これからのビジネスパーソンに求められる「知財発想法」について考える

骨太の知財本

2007-06-24 | 書籍を読む
 ある方からの薦めで、「知的財産マネジメント」を読みました。現場でのご経験が豊富で物事の本質を鋭く見られる方なのですが、この本の第2、3章を、企業経営や実務・実態を基盤とした内容、と高く評価されています。こういった知財マネジメント本というと、どうも美辞麗句が踊った感のあるものが少なくない中、ご推奨をされている部分については、実態をできるだけ正確に表現しようという姿勢が表れた骨太の内容になっています。どういうところにそれが表れているかというと、
 一つには、知的財産マネジメントを一括りで論じてしまうのではなく、業態毎(まず製造業とサービス業を分け、製造業については特定顧客向け/コンシューマ向け/部品・部材事業に分ける)の特徴を整理している点です。知的財産のマネジメントというのは、結局のところそれぞれの企業の事業内容や事業環境に合わせて個別に対応していくしかないのですが、業態別に一般的に見られる特徴を整理することによって、自社の現状と対比する一つのモデルとして(この本の整理が正解とは限らないので、あくまでも対比するモデルの一つとしてということです)、実用性が高まっているのではないかと思います。

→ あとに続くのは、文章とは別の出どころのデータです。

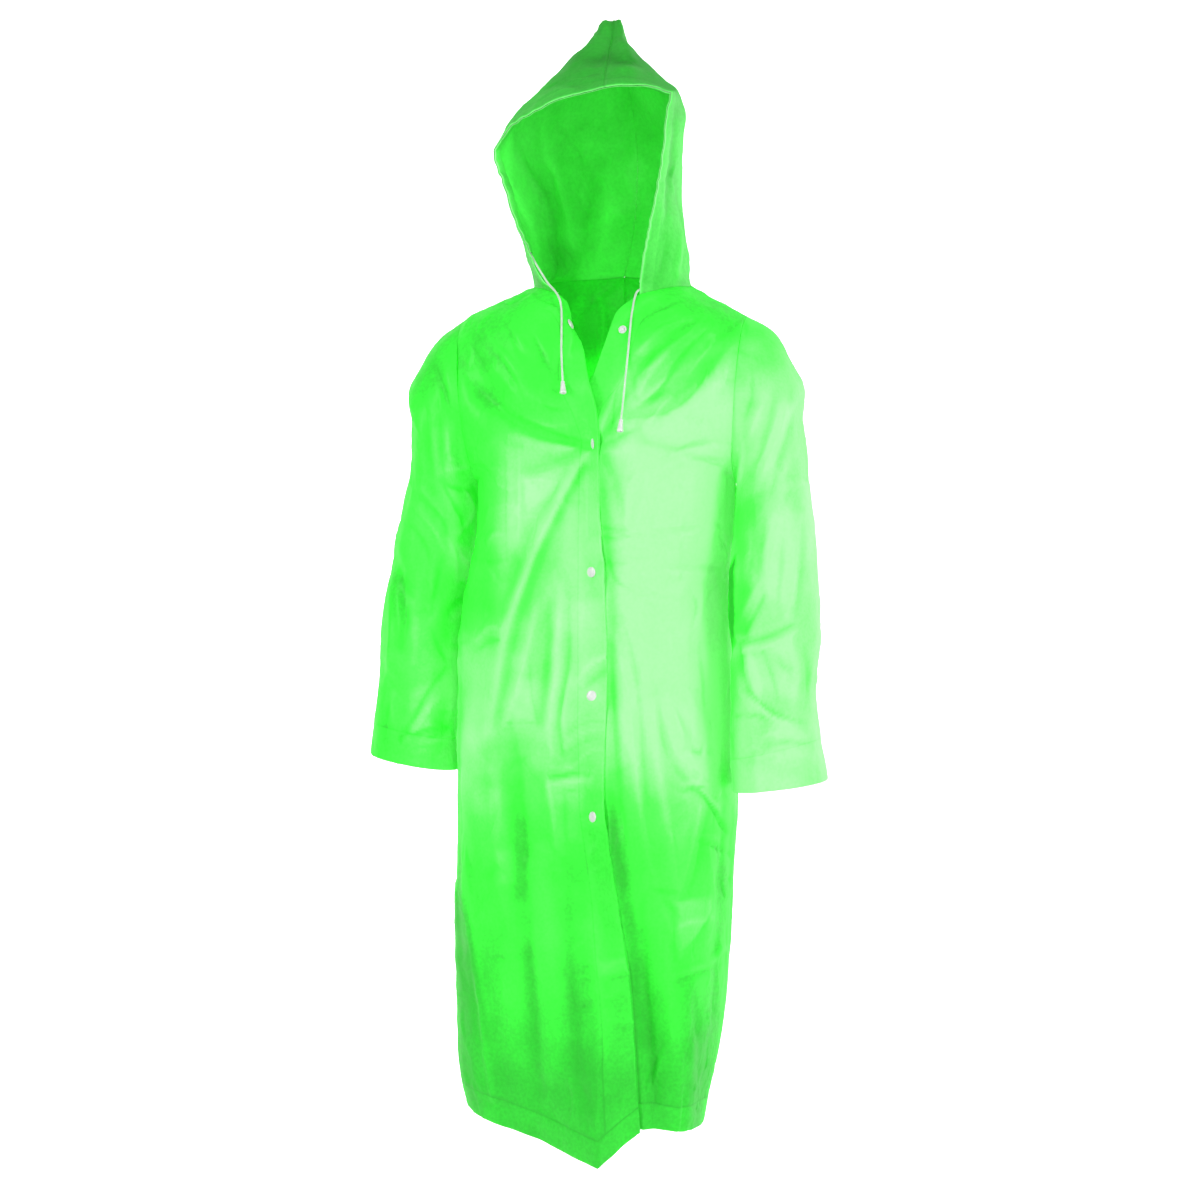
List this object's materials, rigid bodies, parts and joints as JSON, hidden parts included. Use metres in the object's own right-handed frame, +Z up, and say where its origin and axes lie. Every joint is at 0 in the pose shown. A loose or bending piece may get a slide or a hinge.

 もう一つは、図にあるようにライセンス等でその価値が顕在化している知財は氷山の一角に過ぎず、「顕在化した知財だけが競争力なのではない」ということを明確に示しているところです。では、顕在化していない部分をどうやって測るかというと、そこは明確ではないのですが(私個人の意見としては、ビジネスの現場と知財部門でその特許が「必要である」という認識が共有されていれば、それを敢えて定量化して説明することは特に必要ないのではないかと思いますが)、知財の実態を語る上でこの部分を理解しているかどうかは重要なポイントであるように思います。
 この本の良さを実感するにはある程度の経験が必要とされそうですが、言葉が踊っていない地に足の着いた良書であると思います。